Круг замкнулся. Старый профессор спрятался в Зальцбурге, в австрийских горах, из которых 70 лет назад начинал свой жизненный путь. Он почти перестал путешествовать, поскольку его никто не хотел слушать. Депрессия породила страх. Работа над продолжением «Конституции свободы» практически остановилась.
В 1973 г. пришла весть о кончине Мизеса. Уход учителя был символичным. Миром теперь управляли чуждые им идеи, а потому можно было спокойно умирать и самому Хайеку. Ведь умерла цель его жизни. Умер либерализм.
Урок смирения
И вдруг все, как по волшебству, переменилось. В 1974 г. Хайек получил Нобелевскую премию. Подобная почесть для всеми забытого старика (да еще от шведов — от этих социалистов) казалась совершенно невероятной.
Но на самом деле ничего невероятного здесь не было. Глубокий хозяйственный кризис изменил взгляды общества. Многие разочаровались в государственном интервенционизме, да и в кейнсианстве как экономическом учении. После двух десятилетий невероятной самоуверенности, невероятной гордости своим всезнанием мир пришел вдруг к краху, к осознанию того, насколько плохо мы понимаем сложность общественного устройства. Иначе говоря, мир пришел к тому, о чем годами твердил Хайек под градом насмешек и обструкций.
Это не был возврат к либерализму XIX века, как о том толкуют порой представители левых взглядов. Старый либерализм строился на принципе абсолютного невмешательства государства, что в конечном счете привело к созданию монополий, подмявших под себя рынок. Неолиберализм XX века предполагает, что государство активно вмешивается в экономику, но не для того, чтобы взвалить на себя непосильное бремя, а для того, чтобы расчистить дорогу конкуренции.
Гарантирование исполнения контрактов, защита предпринимателя от наездов криминала, антитрестовское законодательство, укрепление международной интеграции, выравнивание условий ведения бизнеса в разных странах, устранение рисков, снятие таможенных барьеров, ограничение всевластия профсоюзов и многое другое стало сегодня инструментом либерального воздействия на экономику.

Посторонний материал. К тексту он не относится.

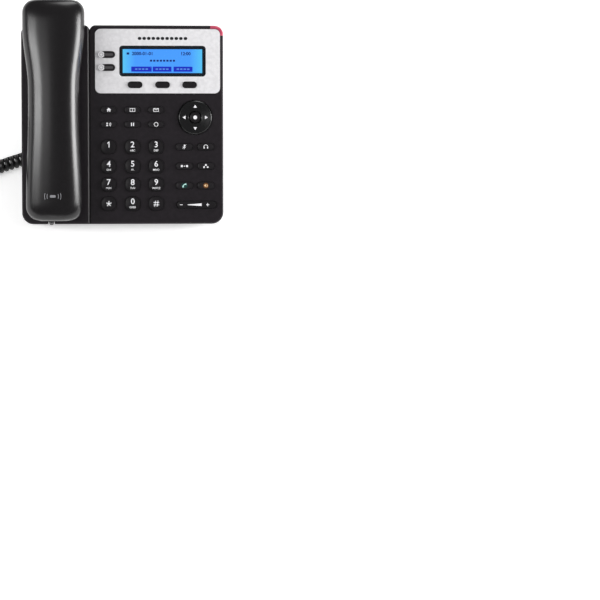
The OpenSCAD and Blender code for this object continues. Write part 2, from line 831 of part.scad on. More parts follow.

И что самое главное — неолиберализм признает необходимость перераспределения части ВВП от богатых к бедным ради сохранения стабильности общества. Но вот что он отвергает в принципе, так это попытку построить на перераспределении и интервенционизме всю систему хозяйствования. Он отвергает представление о том, что чиновник умнее рынка, что бедный достойнее богатого, что государство способно предусмотреть все опасные последствия своего вмешательства.
В своей нобелевской лекции Хайек заметил, что главный урок, который надо преподать студенту, изучающему общество, — это урок смирения. Он должен уберечь его от фатального стремления управлять всем и вся, стремления, которое может сделать его разрушителем цивилизации.